Sama warstwa muzyczna też nie pozostawia obojętnym. Największym novum wprowadzonym przez Mykietyna jest całkowite zastąpienie orkiestry taśmą. Wokaliści śpiewają zatem wyłącznie z towarzyszeniem elektroniki, a nad całością czuwa dyrygent – Adam Banaszak. Jeśli jednak ktoś spodziewał się bardziej „akademickich”, eksperymentalnych brzmień, mógł poczuć się zawiedziony. Kompozytor sięgnął bowiem po elektronikę bliższą raczej muzyce popularnej – np. we wspomnianej już arii Kławdii z pierwszego aktu. Często też mogliśmy usłyszeć „tłuste bity” (trudno znaleźć bardziej trafne określenie) znane z muzyki klubowej, a nawet, towarzyszące pojawieniu się Pepperkorna, elementy groove metalu.

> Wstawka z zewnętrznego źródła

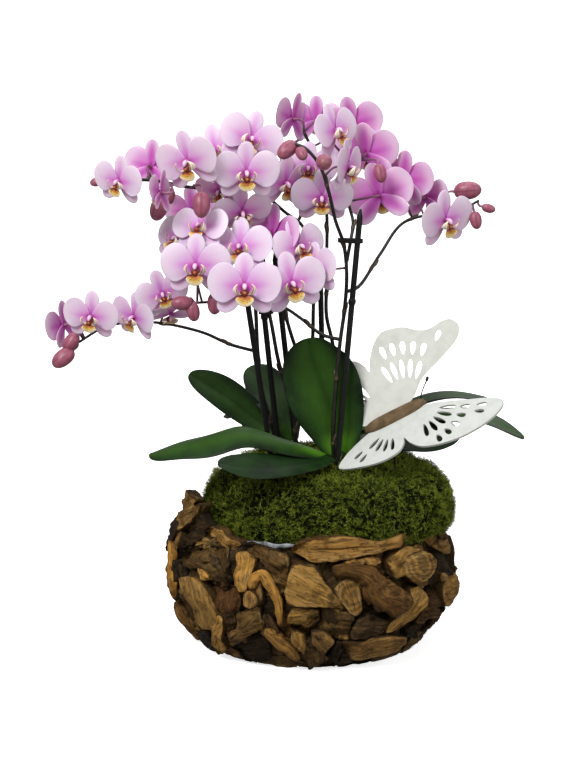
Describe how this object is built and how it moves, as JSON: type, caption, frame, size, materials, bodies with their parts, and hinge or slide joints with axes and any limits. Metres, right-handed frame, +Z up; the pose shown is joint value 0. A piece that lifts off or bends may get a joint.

Poza tym pojawiają się brzmienia konkretne – przejazd pociągu, oznajmiający przybycie Hansa do Davos, trzaśnięcia drzwiami, czy finałowe odgłosy wojny. Nie brakuje również dźwięków czysto instrumentalnych, choć te trochę rozczarowują w swej prostocie. Rozpoczynające operę najwyższe i najniższe dźwięki fortepianu, powtarzane coraz szybciej można w pierwszej chwili potraktować jako żart. Wysłyszeć można też fortepianowe glissanda, jak również pochody gamowe. Użycie wyłącznie elektroniki, o czym wspominał Mykietyn w rozmowie w radiowej Dwójce, podyktowane było z jednej strony pewną anachronicznością orkiestry symfonicznej, z drugiej specyficznym potraktowaniem czasu, który w powieści Manna odgrywa niezwykle istotną rolę. Użycie taśmy umożliwiło zatem nieograniczone manipulacje, spowalnianie i przyśpieszanie – między dwoma pierwszymi dźwiękami utworu upływa chyba cała wieczność. Jednak najważniejsi dla kompozytora (o czym również mówi w wywiadzie) byli śpiewacy, a poszczególne partie powstawały zazwyczaj z myślą o konkretnych wykonawcach. Takie podejście zdaje się potwierdzać Marcin Habela, odtwórca roli Pepperkorna, który twierdził, że nauka partii właściwie nie wymagała wysiłku, a muzyka była bardzo „organiczna”. Śpiew potraktowany jest bowiem dość tradycyjnie – nawet znaną z głosowych eksperymentów Agatę Zubel podziwiać tu mogliśmy w zupełnie innej roli, która świetnie zresztą prezentowała pełną skalę jej głosu. Bliski operze ekspresjonistycznej śpiew mieszał się z prostymi, tonalnymi piosenkami oraz musicalowymi wstawkami chóru. Śpiewacy radzili sobie z tymi zestawieniami, jak też z towarzyszeniem elektroniki znakomicie – bardzo dobrze również od strony aktorskiej.

 

fot. M. Zakrzewski, materiały promocyjne

Nie ma wątpliwości, że Czarodziejska góra Mykietyna stworzyła w operze zupełnie nową jakość. Libretto, choć jedynie luźno nawiązujące do fabuły powieści, również nie pozwalało się nudzić. A jednak pozostała we mnie refleksja, czy aby w tej monumentalnej formie nie ocieramy się trochę o banał (i literacko, i muzycznie), a jeśli tak, to czy banał jest tu zjawiskiem negatywnym?